What is expected: Copy exactly the block of lines between the one containing "obj.matrix_world = Matrix.Identity(4)" and the one containing "return (linear(r), linear(g), linear(b), 1.0)", inclusive.

Data block:
## start

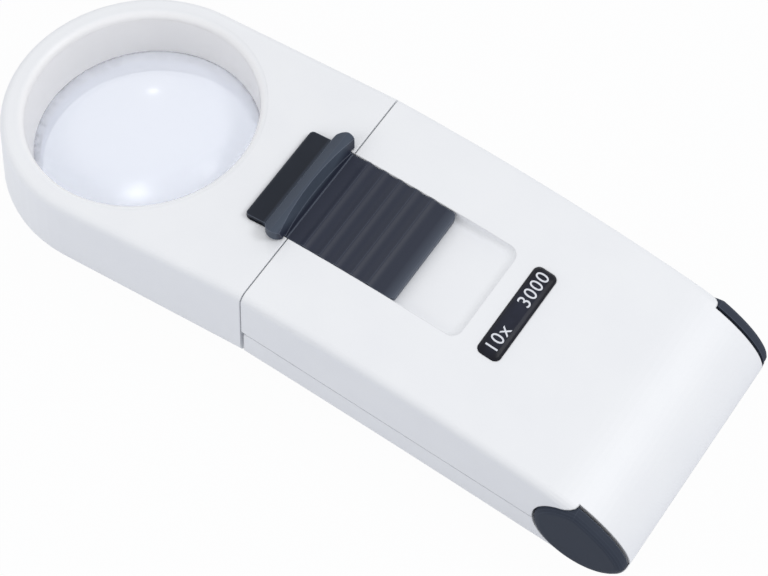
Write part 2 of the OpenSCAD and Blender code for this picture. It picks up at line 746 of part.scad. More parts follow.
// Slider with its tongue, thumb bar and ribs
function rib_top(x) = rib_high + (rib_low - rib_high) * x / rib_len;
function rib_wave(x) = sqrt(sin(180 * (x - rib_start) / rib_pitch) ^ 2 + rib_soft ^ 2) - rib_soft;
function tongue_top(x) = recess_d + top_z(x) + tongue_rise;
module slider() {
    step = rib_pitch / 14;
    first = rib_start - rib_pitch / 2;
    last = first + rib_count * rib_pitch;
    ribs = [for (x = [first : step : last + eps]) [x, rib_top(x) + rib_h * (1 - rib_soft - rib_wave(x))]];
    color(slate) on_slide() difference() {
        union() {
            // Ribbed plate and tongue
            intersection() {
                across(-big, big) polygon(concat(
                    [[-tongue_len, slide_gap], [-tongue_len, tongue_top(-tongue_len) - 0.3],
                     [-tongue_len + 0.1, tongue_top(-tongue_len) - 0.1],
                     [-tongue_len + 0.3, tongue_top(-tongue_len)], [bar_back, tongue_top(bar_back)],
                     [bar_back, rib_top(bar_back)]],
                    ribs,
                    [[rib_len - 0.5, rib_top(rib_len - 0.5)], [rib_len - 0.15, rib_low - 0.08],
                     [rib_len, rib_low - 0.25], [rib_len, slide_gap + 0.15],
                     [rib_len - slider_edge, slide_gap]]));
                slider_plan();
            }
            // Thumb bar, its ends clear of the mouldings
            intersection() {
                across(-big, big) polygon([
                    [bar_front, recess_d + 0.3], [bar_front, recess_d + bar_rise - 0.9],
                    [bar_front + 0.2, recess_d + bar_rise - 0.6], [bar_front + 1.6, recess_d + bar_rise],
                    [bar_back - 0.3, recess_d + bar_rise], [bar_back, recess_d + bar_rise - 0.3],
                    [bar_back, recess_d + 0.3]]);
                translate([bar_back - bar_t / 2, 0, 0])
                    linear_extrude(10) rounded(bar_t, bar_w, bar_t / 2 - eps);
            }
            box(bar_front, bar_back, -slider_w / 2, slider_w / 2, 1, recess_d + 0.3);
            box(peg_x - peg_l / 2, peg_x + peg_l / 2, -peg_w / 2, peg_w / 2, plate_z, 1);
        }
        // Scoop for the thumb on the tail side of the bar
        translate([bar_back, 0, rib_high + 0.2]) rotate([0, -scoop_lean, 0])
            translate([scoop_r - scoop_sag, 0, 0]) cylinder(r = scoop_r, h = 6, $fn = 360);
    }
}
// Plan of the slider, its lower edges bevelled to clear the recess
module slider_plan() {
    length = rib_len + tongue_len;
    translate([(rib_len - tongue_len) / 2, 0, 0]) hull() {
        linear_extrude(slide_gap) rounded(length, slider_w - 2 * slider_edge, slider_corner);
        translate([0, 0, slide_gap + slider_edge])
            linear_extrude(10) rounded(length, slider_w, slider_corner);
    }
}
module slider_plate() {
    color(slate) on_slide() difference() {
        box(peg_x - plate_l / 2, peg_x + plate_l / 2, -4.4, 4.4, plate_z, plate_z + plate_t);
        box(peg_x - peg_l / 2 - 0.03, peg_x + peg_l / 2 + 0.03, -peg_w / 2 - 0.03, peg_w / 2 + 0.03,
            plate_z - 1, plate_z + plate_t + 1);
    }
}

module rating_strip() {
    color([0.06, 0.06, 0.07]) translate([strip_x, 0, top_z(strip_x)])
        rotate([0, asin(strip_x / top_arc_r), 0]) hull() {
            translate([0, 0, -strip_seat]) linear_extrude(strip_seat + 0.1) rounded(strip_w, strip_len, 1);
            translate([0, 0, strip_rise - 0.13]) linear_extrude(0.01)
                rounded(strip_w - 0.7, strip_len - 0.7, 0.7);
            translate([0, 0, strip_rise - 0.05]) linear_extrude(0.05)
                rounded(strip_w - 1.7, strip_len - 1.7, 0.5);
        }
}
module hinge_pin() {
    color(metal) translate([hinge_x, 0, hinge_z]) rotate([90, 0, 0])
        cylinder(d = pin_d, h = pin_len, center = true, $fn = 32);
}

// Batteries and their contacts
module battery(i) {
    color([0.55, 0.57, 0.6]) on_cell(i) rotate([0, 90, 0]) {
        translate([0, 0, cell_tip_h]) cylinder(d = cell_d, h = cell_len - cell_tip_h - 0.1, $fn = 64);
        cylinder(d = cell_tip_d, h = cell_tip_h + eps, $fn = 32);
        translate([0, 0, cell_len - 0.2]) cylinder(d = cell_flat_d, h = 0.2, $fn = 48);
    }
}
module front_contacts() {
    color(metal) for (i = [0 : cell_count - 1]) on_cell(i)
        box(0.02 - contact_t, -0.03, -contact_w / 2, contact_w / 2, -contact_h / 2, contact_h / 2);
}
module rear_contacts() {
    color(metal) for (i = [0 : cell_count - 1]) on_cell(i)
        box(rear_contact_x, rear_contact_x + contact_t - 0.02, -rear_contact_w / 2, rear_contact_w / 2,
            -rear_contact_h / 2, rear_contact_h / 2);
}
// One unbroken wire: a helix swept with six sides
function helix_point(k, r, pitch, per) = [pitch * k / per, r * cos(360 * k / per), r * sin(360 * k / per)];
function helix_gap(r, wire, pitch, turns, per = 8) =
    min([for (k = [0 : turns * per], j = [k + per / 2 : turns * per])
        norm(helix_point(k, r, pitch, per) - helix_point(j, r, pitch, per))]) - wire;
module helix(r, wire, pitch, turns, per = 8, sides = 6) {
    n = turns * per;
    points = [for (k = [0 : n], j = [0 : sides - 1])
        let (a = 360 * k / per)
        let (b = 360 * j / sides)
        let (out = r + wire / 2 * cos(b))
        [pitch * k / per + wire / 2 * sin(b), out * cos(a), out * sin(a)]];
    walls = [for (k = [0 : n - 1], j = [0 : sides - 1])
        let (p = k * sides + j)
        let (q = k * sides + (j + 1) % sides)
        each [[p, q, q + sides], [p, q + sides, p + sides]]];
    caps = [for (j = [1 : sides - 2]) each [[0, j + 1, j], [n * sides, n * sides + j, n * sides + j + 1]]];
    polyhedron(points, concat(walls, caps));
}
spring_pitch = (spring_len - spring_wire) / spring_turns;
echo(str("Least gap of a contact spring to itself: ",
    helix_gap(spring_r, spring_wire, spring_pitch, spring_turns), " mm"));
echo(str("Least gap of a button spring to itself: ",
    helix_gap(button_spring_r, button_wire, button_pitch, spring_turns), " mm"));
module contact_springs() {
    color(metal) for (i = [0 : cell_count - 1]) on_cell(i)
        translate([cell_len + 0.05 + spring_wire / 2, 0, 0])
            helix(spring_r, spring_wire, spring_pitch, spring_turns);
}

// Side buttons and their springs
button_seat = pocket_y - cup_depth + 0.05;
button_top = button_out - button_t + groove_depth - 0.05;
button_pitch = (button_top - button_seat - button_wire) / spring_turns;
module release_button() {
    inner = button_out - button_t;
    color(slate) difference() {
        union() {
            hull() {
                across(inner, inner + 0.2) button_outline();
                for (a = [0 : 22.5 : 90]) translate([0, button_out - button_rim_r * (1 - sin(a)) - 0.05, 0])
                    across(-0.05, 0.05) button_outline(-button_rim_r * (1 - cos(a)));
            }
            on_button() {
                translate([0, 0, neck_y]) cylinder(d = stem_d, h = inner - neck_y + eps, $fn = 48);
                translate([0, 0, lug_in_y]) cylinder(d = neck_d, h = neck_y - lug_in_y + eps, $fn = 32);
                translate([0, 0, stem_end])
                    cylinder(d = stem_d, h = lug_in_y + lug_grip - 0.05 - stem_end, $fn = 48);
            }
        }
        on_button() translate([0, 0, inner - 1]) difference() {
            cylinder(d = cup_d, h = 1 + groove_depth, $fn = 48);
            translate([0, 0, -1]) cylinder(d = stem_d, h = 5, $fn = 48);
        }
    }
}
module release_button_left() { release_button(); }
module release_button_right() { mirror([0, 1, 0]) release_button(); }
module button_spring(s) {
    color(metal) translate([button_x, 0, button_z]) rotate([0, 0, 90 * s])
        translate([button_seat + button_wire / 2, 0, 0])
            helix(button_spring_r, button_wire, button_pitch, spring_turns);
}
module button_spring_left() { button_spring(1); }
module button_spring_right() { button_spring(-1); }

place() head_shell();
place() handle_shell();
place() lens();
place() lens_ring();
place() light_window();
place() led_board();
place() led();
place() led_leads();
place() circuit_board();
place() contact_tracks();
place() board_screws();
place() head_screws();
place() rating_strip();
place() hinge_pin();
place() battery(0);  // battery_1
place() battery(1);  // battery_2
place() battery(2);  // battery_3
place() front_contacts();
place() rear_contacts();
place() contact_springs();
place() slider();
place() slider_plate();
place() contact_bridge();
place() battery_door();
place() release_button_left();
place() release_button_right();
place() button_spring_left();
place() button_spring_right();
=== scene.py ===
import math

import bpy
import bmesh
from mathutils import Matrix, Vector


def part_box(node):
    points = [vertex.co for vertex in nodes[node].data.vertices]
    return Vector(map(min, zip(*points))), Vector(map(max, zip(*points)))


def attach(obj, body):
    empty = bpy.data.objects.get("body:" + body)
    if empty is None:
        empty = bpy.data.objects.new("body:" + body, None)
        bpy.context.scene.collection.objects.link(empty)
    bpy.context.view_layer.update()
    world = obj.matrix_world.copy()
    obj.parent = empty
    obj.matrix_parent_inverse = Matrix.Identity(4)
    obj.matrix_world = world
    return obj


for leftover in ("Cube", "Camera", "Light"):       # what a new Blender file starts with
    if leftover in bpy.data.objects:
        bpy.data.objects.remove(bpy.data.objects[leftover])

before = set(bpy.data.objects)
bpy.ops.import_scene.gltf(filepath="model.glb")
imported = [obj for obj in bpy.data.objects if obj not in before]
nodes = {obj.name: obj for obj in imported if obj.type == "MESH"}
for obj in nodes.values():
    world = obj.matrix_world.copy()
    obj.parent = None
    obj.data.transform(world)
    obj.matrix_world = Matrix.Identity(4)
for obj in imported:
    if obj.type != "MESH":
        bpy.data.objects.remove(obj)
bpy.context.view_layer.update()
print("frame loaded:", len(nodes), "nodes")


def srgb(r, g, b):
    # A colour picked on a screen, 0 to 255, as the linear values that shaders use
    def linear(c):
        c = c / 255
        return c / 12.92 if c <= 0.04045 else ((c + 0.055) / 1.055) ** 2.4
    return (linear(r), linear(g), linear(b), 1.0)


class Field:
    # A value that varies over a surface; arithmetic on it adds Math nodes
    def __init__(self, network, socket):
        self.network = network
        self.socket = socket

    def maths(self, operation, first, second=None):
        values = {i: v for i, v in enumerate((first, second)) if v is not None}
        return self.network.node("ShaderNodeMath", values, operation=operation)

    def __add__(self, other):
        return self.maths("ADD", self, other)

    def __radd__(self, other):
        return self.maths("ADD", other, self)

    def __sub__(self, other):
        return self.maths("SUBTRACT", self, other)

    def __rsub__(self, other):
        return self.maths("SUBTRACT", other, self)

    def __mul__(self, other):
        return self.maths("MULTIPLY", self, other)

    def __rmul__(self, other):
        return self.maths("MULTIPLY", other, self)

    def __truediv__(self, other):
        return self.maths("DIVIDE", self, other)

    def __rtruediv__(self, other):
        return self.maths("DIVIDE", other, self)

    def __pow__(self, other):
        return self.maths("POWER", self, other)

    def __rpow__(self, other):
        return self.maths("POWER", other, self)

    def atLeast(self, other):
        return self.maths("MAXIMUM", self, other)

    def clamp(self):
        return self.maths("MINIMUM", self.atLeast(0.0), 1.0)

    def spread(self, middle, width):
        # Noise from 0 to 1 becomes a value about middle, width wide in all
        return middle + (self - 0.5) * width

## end

Written solution:
    obj.matrix_world = Matrix.Identity(4)
for obj in imported:
    if obj.type != "MESH":
        bpy.data.objects.remove(obj)
bpy.context.view_layer.update()
print("frame loaded:", len(nodes), "nodes")


def srgb(r, g, b):
    # A colour picked on a screen, 0 to 255, as the linear values that shaders use
    def linear(c):
        c = c / 255
        return c / 12.92 if c <= 0.04045 else ((c + 0.055) / 1.055) ** 2.4
    return (linear(r), linear(g), linear(b), 1.0)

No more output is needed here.